Sakura 桜 looks all alone in it’s modern form, but in the earlier form 櫻 the two ‘shells’ 貝 above the ‘woman’ 女 are still shown. The on-yomi ‘ou’ おう you may know from Obirin University 桜美林大学. Then it is easier to connect to other kanji like parrot 鸚鵡. The second character is related to the ‘mu’ in Musashi 武蔵. Using this, you can correctly deduce the pronunciation of parrot as ‘oumu’. But this is not foolproof. More later.

It brings me to the second major technique I discovered, learning kanji by on-yomi sound using ‘sound tags’ 音符(おんぷ). The sound tag is usually the other half of the kanji to the radical. In sakura, the tree on the left is the radical, indicating a meaning of ‘tree’, and the right hand portion indicates the sound. So the kanji is ‘the tree with a name that sounds like OU’.

Yes, it is intended to be systematic. Why would it be randomly determined?
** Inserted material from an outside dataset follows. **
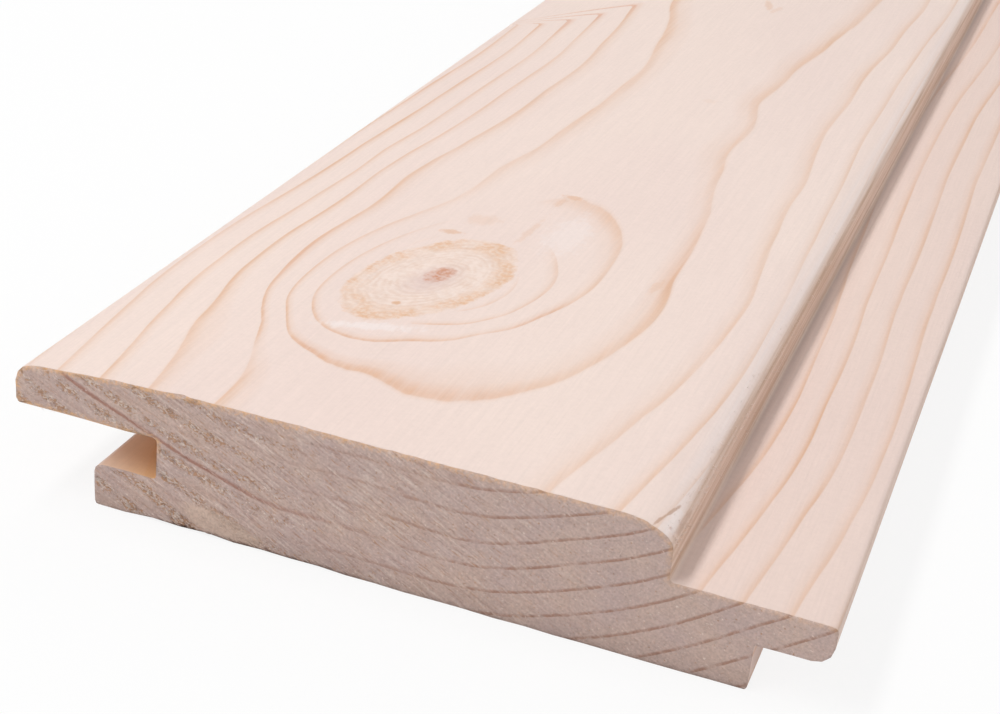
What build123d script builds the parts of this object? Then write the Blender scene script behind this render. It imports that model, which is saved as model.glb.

I only know of two books that list kanji by sound. See my blog entry on books for kanji study for this info. If you don’t have access to such a book, the reading index of a kanji dictionary can help, although you might miss kanji that no longer look similar due to simplification or that are not listed nearby due to the on-yomi being different.

Example: kou 公, shou 松 訟

Not the same sound, not listed together in the dictionary, but I still find them similar enough to help memorisation by knowing the connection.

In addition to making notes of each kanji with origin, and information on the sound tag, I take note of compounds.

I also make kanji cards, using mini books of blank cards that can be readily bought in Japan. Physically writing the cards (and making mistakes) reinforces then in my mind.

And I test myself. Writing the kanji from the reading. Over and over again. I have pocket note books that I can use on the train to write the answers in. This turns more heads on trains than ever turned to watch my shimmying buttocks on any dance floor.

Copying the kanji should only be necessary a few times, as you repeat the story of the origin of the parts in your mind. For me, real memorisation comes through reading real Japanese and repeated testing.